Oxford startup receives £4m to develop ‘biological superglue’

Google's venture capital arm has invested £4m in SpyBiotech, an Oxford University spinout

Source: Wikimedia Commons

SpyBiotech, an Oxford University company developing a biological superglue to tackle diseases and pandemics, has been given a £4m investment from the venture capital arm GV of Alphabet, which owns Google, and Oxford Sciences Innovation (OSI).

As a result of the funding, the startup will be able to become an independent business. The investment, which is a part of early-stage seed funding, enables SpyBiotech to prepare for phase one trials.

The company’s intellectual property follows research from Oxford University’s Department of Biochemistry and the Jenner Institute to separate the bacteria that causes strep throat, a tonsil-related infection.

When they are separated, the two parts of the bacteria are highly attracted to each other and want to re-bond, with this desire to reconnect forming the “biotech superglue” that can be utilised to bond things together.

Consequently, it is hoped that this principle can be used to develop vaccines, and it is thought that the technology can be effective especially when there are quickly developing vaccines for fast-spreading epidemics.

Sumi Biswas, Associate Professor at the Jenner Institute at Oxford University and is one of four Oxford academics who formed the startup’s founding team, released a statement: “We view this superglue technology as a game changer to enable faster development of effective vaccines against major global diseases.

“We are excited to begin the journey of taking this versatile and innovative approach forward and moving our new vaccines from the laboratory to human clinical testing.”

Speaking to the Telegraph, Gregg Bayes-Brown, Marketing and Communications Manager at Oxford University Innovation, added: “We rarely ever see a corporate like GV come in at the seed into university companies.

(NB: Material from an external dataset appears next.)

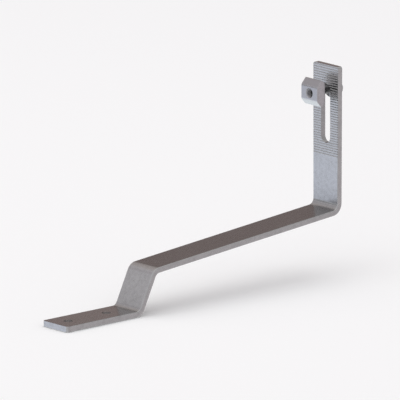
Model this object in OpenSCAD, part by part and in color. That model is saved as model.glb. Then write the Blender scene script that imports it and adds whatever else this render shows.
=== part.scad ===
// Roof hook for solar rails on a tile roof: one flat steel strap bent four ways, with a
// serrated, slotted upright that carries a rail nut on a socket head bolt.
// Millimetres. The origin is on the underside of the base, midway between the screw holes.
// +Y runs from the base to the upright, +Z is up, and +X goes across the strap.

/* [Strap] */
// Width of the flat bar
strap_w = 35; // [30:1:50]
// Thickness of the flat bar
strap_t = 5.5; // [4:0.5:8]
// Radius inside each bend
bend_r = 6; // [3:0.5:10]
// Rounding of the four corners at the bar's two ends
end_corner_r = 2.2; // [0.5:0.1:5]
// Base, from its end to the sharp corner with the riser
base_len = 91.2; // [85:0.2:140]
// Riser, from sharp corner to sharp corner on its upper face
riser_len = 42.5; // [30:0.5:80]
// Slope of the riser above the base
riser_angle = 64.25; // [45:0.25:80]
// Arm, from sharp corner to sharp corner on its upper face
arm_len = 235.2; // [120:0.2:320]
// Upward slope of the arm
arm_angle = 5; // [0:0.5:12]
// Upright, from its inner corner with the arm to its top end
upright_len = 138.8; // [120:0.2:180]

/* [Screw holes] */
// Diameter of the two holes in the base
screw_hole_d = 8.5; // [5:0.5:11]
// Distance from hole to hole
screw_pitch = 48; // [30:1:54]
// Distance from the end of the base to the first hole
screw_edge = 16.5; // [12:0.5:20]

/* [Slot and serrations] */
// Width of the slot
slot_w = 12.6; // [9:0.1:15]
// Distance between the centres of the slot's round ends
slot_travel = 45.6; // [30:0.2:60]
// Distance from the top of the upright to the centre of the slot's upper end
slot_drop = 24.7; // [20:0.1:30]
// Distance from ridge to ridge
ridge_pitch = 2.4; // [1.5:0.1:3]
// Number of grooves, counted down from the top
ridge_count = 37; // [20:1:40]
// Depth of the grooves
ridge_depth = 0.5; // [0.4:0.1:1.2]
// Width of the flat left on each ridge
ridge_flat = 1.4; // [0.2:0.1:1.8]

/* [Rail nut] */
// Width of the nut across the strap
nut_w = 22.7; // [18:0.1:30]
// Depth of the nut along the bolt
nut_depth = 10; // [8:0.5:14]
// Height of the nut's flat front
nut_front_h = 14.2; // [12:0.1:18]
// Height of the nut at its widest
nut_h = 27; // [22:0.1:30]
// Height of the nut's flat back
nut_back_h = 20; // [16:0.5:22]
// Depth of the sloped faces beside the flat front
nut_nose = 5.8; // [3:0.5:6]
// Rounding of the nut's long edges
nut_edge_r = 0.7; // [0.2:0.1:1]
// Gap between the nut and the strap, which the rail's lips go into
nut_gap = 11; // [6:0.5:12]

/* [Clamp bolt] */
// Diameter over the thread
bolt_d = 8; // [6:1:8]
// Length below the head
bolt_len = 25; // [24:0.5:30]
// Diameter of the head
head_d = 13; // [12:0.5:14]
// Height of the head
head_h = 8; // [6:0.5:10]
// Rounding of the head's rim
head_rim_r = 1; // [0.2:0.1:1.5]
// Hexagon socket, across flats
socket_af = 6; // [5:0.5:8]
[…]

If this is the start of a new trend, it could be massive.”

Lachlan MacKinnon, principal at OSI, told TechCrunch: “We see the Spy technology as the missing link in rapid and robust VLP vaccine design and see GV as a natural co-investment partner to take this forward.

Related  Debris

“We are privileged to be working with four founders who bring such an impressive combination of academic prowess and clinical-stage experience to the company.”

Tom Hulme, general partner at GV, said: “SpyBiotech has established a novel approach that shows promise in a number of markets. We’re looking forward to working with a team of world class scientists to develop more effective vaccines for a wide range of global diseases.”

The news follows a series of innovation booms from the University of Oxford in recent months. In 2016, the number of spinouts doubled to 21, while seed funding for these start-ups increased by fivefold to £52.6m.

A second round of fundraising has also been planned by SpyBiotech, and the company is set to announce a leadership team in the coming months.